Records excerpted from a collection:
-- BEGIN --

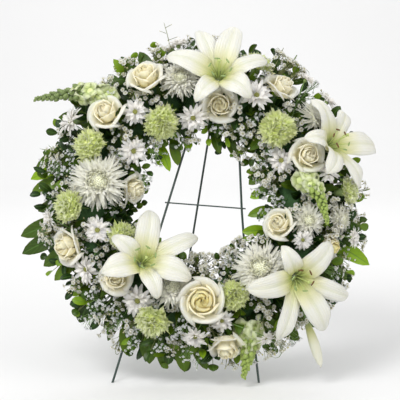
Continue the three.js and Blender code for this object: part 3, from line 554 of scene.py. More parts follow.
def rose(size, out, matrix, blush, openness):
    bunch = Bunch()
    turn = rng.uniform(0, 2 * pi)
    for k, (count, rim, top, belly, spread, curl) in enumerate(ROSE_WHORLS):
        wide = rim ** (1 / openness)
        for i in range(count):
            angle = turn + 2 * pi * i / count + rng.uniform(-0.22, 0.22)
            lift = top + rng.uniform(-0.045, 0.045)
            grid = rose_petal(size, angle, wide * rng.uniform(0.93, 1.05), lift,
                              belly ** (1 / openness), spread, curl, 0.06 + 0.05 * rim)
            tone = (1 - rim) ** 1.6 * blush + rng.uniform(0, 0.06)
            bunch.add(sheet(grid, ROSE_SKIN), ROSE, tone, matrix)
        turn += 2.1 + 0.35 * k
    bunch.add(lathe([(0.05, -1.0), (0.12, -0.95), (0.16, -0.85), (0.1, -0.7)], 8), BUD, 0.5,
              scaled(matrix, size))
    add_sepals(bunch, size, matrix, 5, 0.55, -0.45)
    add_stem(bunch, size, -0.95, out, matrix)
    return bunch


def blade(path, half_width, up=(0, 0, 1), fold=0.2, wave=0.0, columns=5, widest=0.45, tip_width=0.05,
          thickness=0.7, blunt=0.8):
    """A leaf or strap petal along a path, broadest at `widest`, folded along its midrib."""
    rows = len(path)
    along = np.gradient(path, axis=0)
    side = np.cross(along, np.asarray(up, float))
    side /= np.linalg.norm(side, axis=1, keepdims=True) + 1e-9
    normal = np.cross(side, along)
    normal /= np.linalg.norm(normal, axis=1, keepdims=True) + 1e-9
    t = np.linspace(0, 1, rows)
    power = np.log(0.5) / np.log(widest)
    width = half_width * np.maximum(np.sin(pi * np.clip(t, 0, 1) ** power), 0) ** blunt
    width = np.maximum(width, half_width * np.where(t < 0.5, 0.09, tip_width))
    s = np.linspace(-1, 1, columns)
    lift = fold * np.abs(s)[None, :] * width[:, None]
    lift = lift + wave * np.sin(9 * t)[:, None] * s[None, :] * width[:, None]
    grid = path[:, None, :] + side[:, None, :] * (width[:, None] * s[None, :])[..., None]
    return sheet(grid + normal[:, None, :] * lift[..., None], thickness)


def carnation_petal(size, angle, reach, height, flare, phase, slant):
    rows, columns = 5, 13
    t, s = span(rows, columns)
    profile = curve([[0.08, -0.5, 0], [0.3 * reach + 0.05, 0.1 * height - 0.2, 0],
                     [reach, height, 0]], rows)
    width = 0.42 * t**0.9 * (0.75 + 0.4 * reach)
    ruffle = 0.13 * t**1.6 * np.sin(6.5 * s + phase)
    fringe = 0.045 * t**4 * np.where(np.arange(columns) % 2 == 0, 1, -1)[None, :]
    r = profile[:, :1] + flare * ruffle + fringe
    z = profile[:, 1:2] + (1 - 0.5 * flare) * ruffle - 0.10 * s**2 * t + fringe
    x = width * s + 0.04 * t**2 * np.cos(5.5 * s + phase)
    r = r + slant * x * t
    return laid_out(r, x, z, *compass(angle)) * size


def carnation(size, out, matrix):
    bunch = Bunch()
    add_heart(bunch, size, matrix, CARNATION, 0.62, -0.3, 0.3, 0.2)
    for i in range(CARNATION_PETALS):
        f = sqrt((i + 0.2) / CARNATION_PETALS)
        reach = (0.03 + 0.95 * f) * rng.uniform(0.88, 1.06)
        height = 0.60 * (1 - f**2.0) + rng.uniform(-0.11, 0.11)
        flare = 0.9 - 0.7 * f
        slant = rng.uniform(-0.9, 0.9) * (1 - 0.5 * f)
        grid = carnation_petal(size, i * GOLDEN, reach, height, flare, rng.uniform(0, 2 * pi), slant)
        bunch.add(sheet(grid, CARNATION_SKIN), CARNATION, rng.uniform(0.0, 1.0), matrix)
    calyx = [(0.04, -1.15), (0.2, -1.08), (0.24, -0.8), (0.3, -0.5), (0.22, -0.35)]
    bunch.add(lathe(calyx, 10, 5, 0.05), BUD, 0.5, scaled(matrix, size))
    add_stem(bunch, size, -1.1, out, matrix)
    return bunch


MUM_FRINGE = 1.12  # the loose tips stand out past the solid


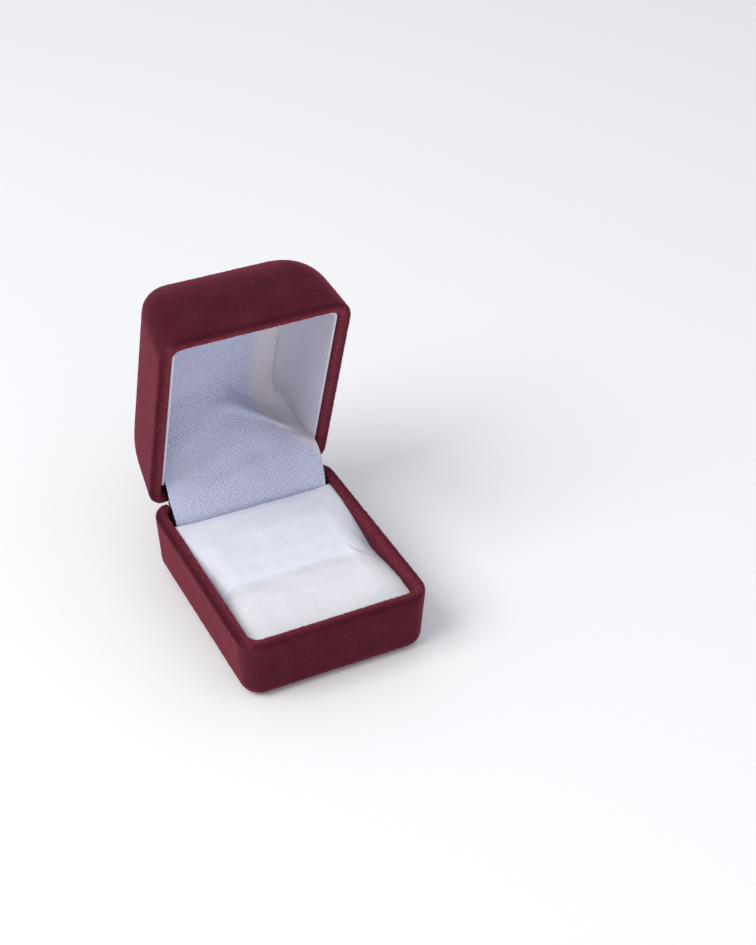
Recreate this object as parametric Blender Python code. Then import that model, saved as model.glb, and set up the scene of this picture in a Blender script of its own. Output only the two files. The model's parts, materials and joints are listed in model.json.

-- END --

TASK GOAL -
Copy each line that holds the word "parts".

RESULT OF THE TASK -
Continue the three.js and Blender code for this object: part 3, from line 554 of scene.py. More parts follow.
Recreate this object as parametric Blender Python code. Then import that model, saved as model.glb, and set up the scene of this picture in a Blender script of its own. Output only the two files. The model's parts, materials and joints are listed in model.json.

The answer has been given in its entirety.